In this notebook, we explore the predictive power of the features via xgb. We restrict to devices for which no event information is available.
In [1]:
%matplotlib inline
import matplotlib.patches as mpatches
import matplotlib.pylab as plt
import numpy as np
import operator
import pandas as pd
import pickle
import xgboost as xgb
from sklearn.cross_validation import train_test_split
from sklearn.preprocessing import LabelEncoder
from xgboost.sklearn import XGBClassifier
#path to data, features and models
DATA_PATH = "../../../input/"
FEATURE_PATH = "../../../features/"
#seed for randomness
SEED = 1747
############################################
###XGB PARAMETERS
############################################
#parameters for xgb fitting
FIT_PARAMS = {
'verbose_eval': 100,
'early_stopping_rounds': 10,
'num_boost_round': 700,
}
#params for xgb
HYPER_PARAMS = {
"objective": "multi:softprob",
"num_class": 12,
'eval_metric': 'mlogloss',
}
HYPER_PARAMS = dict(HYPER_PARAMS , ** {'gamma': 5.0751583955640074e-08, 'nthread': 2, 'subsample': 0.35000000000000003,
'colsample_bytree': 0.6000000000000001,
'max_depth': 6.0, 'seed': 1747, 'max_delta_step': 4.5, 'learning_rate': 0.032, 'reg_lambda': 2.9837914959522025e-10,
'objective': 'multi:softmax', 'min_child_weight': 2.144646982692753e-06, "n_estimators": 280,
'reg_alpha': 1.223491951048497e-10})
We load the group labels and the features generated in previous notebooks.
In [10]:
train = pd.read_csv('{0}gender_age_train.csv'.format(DATA_PATH))
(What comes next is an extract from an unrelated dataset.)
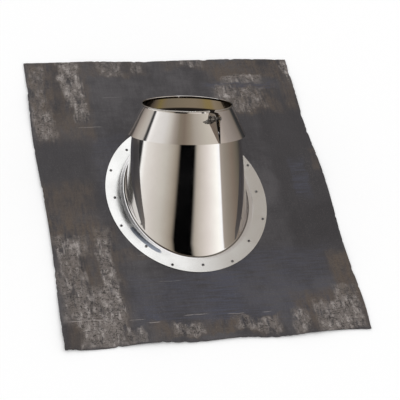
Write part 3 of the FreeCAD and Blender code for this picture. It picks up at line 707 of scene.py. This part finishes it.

features = pickle.load(open('{0}phone_model_features.p'.format(FEATURE_PATH), 'rb'))
names = pickle.load(open('{0}phone_model_features_names.p'.format(FEATURE_PATH), 'rb'))
The features extracted in the previous steps are stacked together and a validation set is created.
In [11]:
labels = LabelEncoder().fit_transform(train['group'])
X_train, X_val, y_train, y_val = train_test_split(features[:train.shape[0], :], labels,
stratify = labels, train_size = 0.8, random_state = SEED)
X_train.shape
Out[11]:
This training data is used as input for the xgb classifier.
In [12]:
dtrain = xgb.DMatrix(X_train, y_train)
dvalid = xgb.DMatrix(X_val, y_val)
gbm = xgb.train(HYPER_PARAMS, dtrain, evals = [(dtrain, 'train'), (dvalid, 'eval')], **FIT_PARAMS )
Now, we use importance scores to identify powerful predictors. We see that the device model has a substantially higher predictive power than the other features.
In [9]:
df = pd.Series(gbm.get_fscore(), name = 'fscore').sort_values(ascending = False)
#add true column names
feat_num = [int(col_idx.replace('f','')) for col_idx in df.index]
df.index = names[feat_num]
#set color and draw chart
cols = np.where(['device_model' in word for word in df.index], 'r', 'w')
ax = df[::-1].plot(kind = 'barh', figsize = (20, 15), color = cols[::-1])
ax.set_title('Importance Scores')
red_patch = mpatches.Patch(color='r', label='device-model')
blue_patch = mpatches.Patch(color='w', label='phone-brand/device-pref')
ax.legend(handles=[red_patch, blue_patch], bbox_to_anchor=(1, 0.9))
Out[9]:
In [ ]: